The request » Transcribe only the lines from the line with "extrude(amount=PLUNGER_WELL, mode=Mode.SUBTRACT)" through the line with "point = shown.matrix_world", exactly, counting both of those lines as part of the stretch.

Given information »
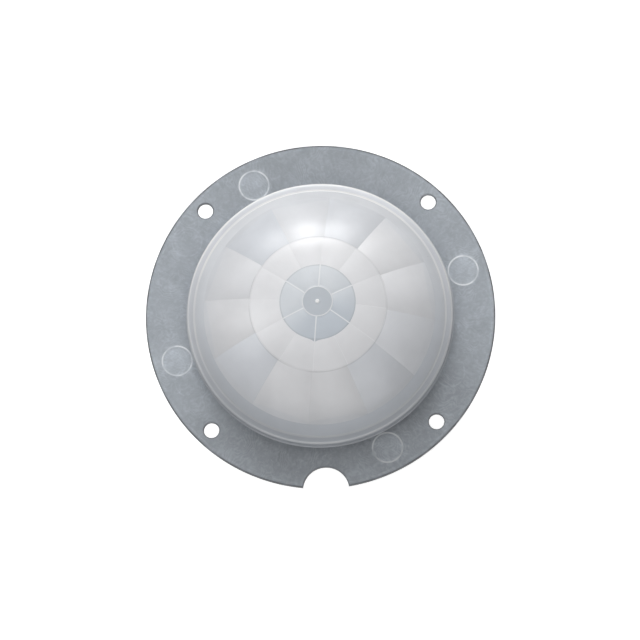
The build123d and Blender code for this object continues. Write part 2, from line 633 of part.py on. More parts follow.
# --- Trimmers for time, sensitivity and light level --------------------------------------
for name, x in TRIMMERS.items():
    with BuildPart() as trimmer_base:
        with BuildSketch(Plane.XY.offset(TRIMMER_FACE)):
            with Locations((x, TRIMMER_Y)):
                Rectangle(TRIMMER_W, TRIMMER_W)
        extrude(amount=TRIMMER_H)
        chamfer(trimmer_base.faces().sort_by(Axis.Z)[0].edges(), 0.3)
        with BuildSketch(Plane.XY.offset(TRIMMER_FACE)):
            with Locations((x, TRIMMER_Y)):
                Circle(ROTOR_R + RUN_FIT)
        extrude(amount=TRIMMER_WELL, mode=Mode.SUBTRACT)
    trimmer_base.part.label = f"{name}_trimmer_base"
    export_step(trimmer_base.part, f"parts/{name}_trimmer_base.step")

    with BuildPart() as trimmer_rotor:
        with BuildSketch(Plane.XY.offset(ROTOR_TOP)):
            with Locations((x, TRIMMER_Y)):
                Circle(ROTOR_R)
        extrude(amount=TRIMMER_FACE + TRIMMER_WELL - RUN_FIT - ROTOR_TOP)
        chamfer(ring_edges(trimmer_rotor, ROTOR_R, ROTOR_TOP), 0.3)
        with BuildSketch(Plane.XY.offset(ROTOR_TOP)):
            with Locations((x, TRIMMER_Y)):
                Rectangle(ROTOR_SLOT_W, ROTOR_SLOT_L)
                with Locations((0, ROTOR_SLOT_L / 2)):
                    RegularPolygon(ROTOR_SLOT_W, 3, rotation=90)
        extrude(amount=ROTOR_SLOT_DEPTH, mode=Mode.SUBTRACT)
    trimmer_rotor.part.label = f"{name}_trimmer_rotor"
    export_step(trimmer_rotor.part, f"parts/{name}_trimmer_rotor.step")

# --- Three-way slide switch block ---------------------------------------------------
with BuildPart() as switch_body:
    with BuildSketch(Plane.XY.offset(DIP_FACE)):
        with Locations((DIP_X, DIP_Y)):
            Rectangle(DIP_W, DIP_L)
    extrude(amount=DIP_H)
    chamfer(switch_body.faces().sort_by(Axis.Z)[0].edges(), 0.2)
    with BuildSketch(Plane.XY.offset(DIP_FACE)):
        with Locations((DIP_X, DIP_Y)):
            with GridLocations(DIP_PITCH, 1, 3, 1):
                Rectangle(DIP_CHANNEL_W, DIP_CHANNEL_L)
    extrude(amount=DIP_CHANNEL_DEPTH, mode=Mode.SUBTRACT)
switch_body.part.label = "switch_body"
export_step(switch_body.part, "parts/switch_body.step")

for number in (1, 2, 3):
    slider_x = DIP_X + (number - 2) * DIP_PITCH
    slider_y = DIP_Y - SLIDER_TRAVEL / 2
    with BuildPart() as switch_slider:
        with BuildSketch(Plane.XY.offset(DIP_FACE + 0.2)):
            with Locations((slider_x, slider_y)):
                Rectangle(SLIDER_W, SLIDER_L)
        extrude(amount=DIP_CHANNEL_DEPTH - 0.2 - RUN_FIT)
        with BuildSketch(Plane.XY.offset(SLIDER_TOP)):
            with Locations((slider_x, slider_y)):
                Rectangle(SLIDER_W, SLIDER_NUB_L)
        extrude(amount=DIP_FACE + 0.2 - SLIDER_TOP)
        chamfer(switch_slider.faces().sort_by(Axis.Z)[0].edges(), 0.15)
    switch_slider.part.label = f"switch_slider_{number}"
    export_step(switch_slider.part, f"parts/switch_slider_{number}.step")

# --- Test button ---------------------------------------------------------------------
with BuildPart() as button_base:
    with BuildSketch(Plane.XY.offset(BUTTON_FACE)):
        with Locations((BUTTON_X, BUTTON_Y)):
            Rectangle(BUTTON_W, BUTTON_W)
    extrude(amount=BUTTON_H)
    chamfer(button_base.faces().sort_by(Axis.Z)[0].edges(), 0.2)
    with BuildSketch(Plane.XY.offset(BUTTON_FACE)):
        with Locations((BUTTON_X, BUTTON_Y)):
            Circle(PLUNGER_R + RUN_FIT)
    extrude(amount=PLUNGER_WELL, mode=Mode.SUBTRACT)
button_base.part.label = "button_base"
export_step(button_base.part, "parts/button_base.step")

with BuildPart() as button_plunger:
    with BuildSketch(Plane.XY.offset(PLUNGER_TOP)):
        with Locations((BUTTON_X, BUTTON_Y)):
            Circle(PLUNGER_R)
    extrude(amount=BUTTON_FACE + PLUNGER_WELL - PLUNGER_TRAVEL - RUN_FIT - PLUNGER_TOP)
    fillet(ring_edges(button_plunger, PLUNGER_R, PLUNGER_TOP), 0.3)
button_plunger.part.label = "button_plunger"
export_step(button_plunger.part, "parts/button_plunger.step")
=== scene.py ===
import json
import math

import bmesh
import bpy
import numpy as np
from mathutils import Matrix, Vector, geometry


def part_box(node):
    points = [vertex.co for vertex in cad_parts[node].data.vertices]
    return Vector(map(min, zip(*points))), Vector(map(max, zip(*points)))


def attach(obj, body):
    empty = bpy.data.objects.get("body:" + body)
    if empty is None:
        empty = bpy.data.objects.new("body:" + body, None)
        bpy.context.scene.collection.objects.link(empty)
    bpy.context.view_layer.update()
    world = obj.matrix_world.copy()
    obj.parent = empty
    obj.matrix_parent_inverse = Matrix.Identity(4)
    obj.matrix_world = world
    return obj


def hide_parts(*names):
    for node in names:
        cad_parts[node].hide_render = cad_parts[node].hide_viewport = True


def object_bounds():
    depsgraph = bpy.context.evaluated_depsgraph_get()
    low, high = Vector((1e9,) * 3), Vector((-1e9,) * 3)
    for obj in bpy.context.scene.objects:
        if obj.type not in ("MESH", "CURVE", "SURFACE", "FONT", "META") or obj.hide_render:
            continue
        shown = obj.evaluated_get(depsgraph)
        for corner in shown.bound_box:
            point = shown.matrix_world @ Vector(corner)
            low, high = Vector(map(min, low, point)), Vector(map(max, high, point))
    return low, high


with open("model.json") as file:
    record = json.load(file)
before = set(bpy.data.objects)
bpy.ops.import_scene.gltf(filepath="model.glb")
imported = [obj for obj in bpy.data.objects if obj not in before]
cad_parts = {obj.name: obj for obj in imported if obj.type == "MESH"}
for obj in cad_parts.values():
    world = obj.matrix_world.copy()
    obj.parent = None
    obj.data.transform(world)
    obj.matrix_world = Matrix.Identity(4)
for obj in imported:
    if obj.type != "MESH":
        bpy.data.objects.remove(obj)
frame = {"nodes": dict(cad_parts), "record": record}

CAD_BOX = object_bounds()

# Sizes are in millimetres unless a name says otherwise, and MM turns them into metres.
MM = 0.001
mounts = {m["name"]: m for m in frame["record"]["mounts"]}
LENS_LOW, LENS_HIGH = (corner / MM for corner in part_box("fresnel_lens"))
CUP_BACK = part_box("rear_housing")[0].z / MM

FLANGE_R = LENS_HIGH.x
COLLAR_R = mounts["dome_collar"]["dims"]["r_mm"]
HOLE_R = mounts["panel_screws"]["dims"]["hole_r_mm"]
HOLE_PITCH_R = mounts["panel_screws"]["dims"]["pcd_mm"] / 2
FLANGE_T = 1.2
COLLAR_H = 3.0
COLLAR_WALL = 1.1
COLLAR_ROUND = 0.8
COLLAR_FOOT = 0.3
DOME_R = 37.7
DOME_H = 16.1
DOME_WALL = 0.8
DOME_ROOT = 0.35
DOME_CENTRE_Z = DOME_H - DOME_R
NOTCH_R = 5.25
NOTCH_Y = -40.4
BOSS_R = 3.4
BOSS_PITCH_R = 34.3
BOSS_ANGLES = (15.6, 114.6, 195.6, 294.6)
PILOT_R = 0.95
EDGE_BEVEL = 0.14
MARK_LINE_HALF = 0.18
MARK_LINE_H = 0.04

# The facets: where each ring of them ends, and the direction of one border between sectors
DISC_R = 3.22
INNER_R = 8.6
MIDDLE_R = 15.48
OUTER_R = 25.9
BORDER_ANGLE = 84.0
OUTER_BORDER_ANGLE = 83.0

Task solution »
    extrude(amount=PLUNGER_WELL, mode=Mode.SUBTRACT)
button_base.part.label = "button_base"
export_step(button_base.part, "parts/button_base.step")

with BuildPart() as button_plunger:
    with BuildSketch(Plane.XY.offset(PLUNGER_TOP)):
        with Locations((BUTTON_X, BUTTON_Y)):
            Circle(PLUNGER_R)
    extrude(amount=BUTTON_FACE + PLUNGER_WELL - PLUNGER_TRAVEL - RUN_FIT - PLUNGER_TOP)
    fillet(ring_edges(button_plunger, PLUNGER_R, PLUNGER_TOP), 0.3)
button_plunger.part.label = "button_plunger"
export_step(button_plunger.part, "parts/button_plunger.step")
=== scene.py ===
import json
import math

import bmesh
import bpy
import numpy as np
from mathutils import Matrix, Vector, geometry


def part_box(node):
    points = [vertex.co for vertex in cad_parts[node].data.vertices]
    return Vector(map(min, zip(*points))), Vector(map(max, zip(*points)))


def attach(obj, body):
    empty = bpy.data.objects.get("body:" + body)
    if empty is None:
        empty = bpy.data.objects.new("body:" + body, None)
        bpy.context.scene.collection.objects.link(empty)
    bpy.context.view_layer.update()
    world = obj.matrix_world.copy()
    obj.parent = empty
    obj.matrix_parent_inverse = Matrix.Identity(4)
    obj.matrix_world = world
    return obj


def hide_parts(*names):
    for node in names:
        cad_parts[node].hide_render = cad_parts[node].hide_viewport = True


def object_bounds():
    depsgraph = bpy.context.evaluated_depsgraph_get()
    low, high = Vector((1e9,) * 3), Vector((-1e9,) * 3)
    for obj in bpy.context.scene.objects:
        if obj.type not in ("MESH", "CURVE", "SURFACE", "FONT", "META") or obj.hide_render:
            continue
        shown = obj.evaluated_get(depsgraph)
        for corner in shown.bound_box:
            point = shown.matrix_world @ Vector(corner)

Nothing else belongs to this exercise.